The Spirit of Revision: Lovecraft’s Letters to Zealia Brown Reed Bishop was published in 2015, and is available for purchase from the H. P. Lovecraft Historical Society (http://store.cthulhulives.org) for $22.50 USD. Although books have not, as of yet, been a mainstay of the HPLHS métier, this is a fine first entry into a publishing venture. The Spirit of Revision is highly recommended for scholars and fans alike; here we have voices from the past, speaking softly of daily lives long gone, and we should listen. Both to Lovecraft, of course, and through him, his compatriot, the impressive Mrs. Bishop.

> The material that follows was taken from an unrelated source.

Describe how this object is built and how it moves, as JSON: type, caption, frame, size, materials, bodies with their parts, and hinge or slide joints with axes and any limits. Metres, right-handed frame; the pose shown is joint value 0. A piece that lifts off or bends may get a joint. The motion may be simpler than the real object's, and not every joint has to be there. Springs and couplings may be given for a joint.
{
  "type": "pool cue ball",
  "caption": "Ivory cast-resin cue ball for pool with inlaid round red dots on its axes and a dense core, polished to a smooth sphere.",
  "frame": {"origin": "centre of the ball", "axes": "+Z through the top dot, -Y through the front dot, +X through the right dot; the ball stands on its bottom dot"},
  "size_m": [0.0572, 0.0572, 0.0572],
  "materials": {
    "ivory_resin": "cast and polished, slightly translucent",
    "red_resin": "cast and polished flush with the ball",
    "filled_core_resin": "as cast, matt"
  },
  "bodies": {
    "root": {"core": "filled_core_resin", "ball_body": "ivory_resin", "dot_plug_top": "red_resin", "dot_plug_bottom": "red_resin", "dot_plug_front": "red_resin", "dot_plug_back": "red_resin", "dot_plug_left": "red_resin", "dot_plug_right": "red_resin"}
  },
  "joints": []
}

Dr. Géza A. G. Reilly has been an avid reader and collector of all things Lovecraftian since he was too young to know better.  Géza received his doctorate in English literature in 2015 and is, to his knowledge, the only scholar of weird fiction ever produced by the University of Manitoba.  An expatriate Canadian, he currently lives in Tampa, Florida with his wife, Andrea, and their cat Mim.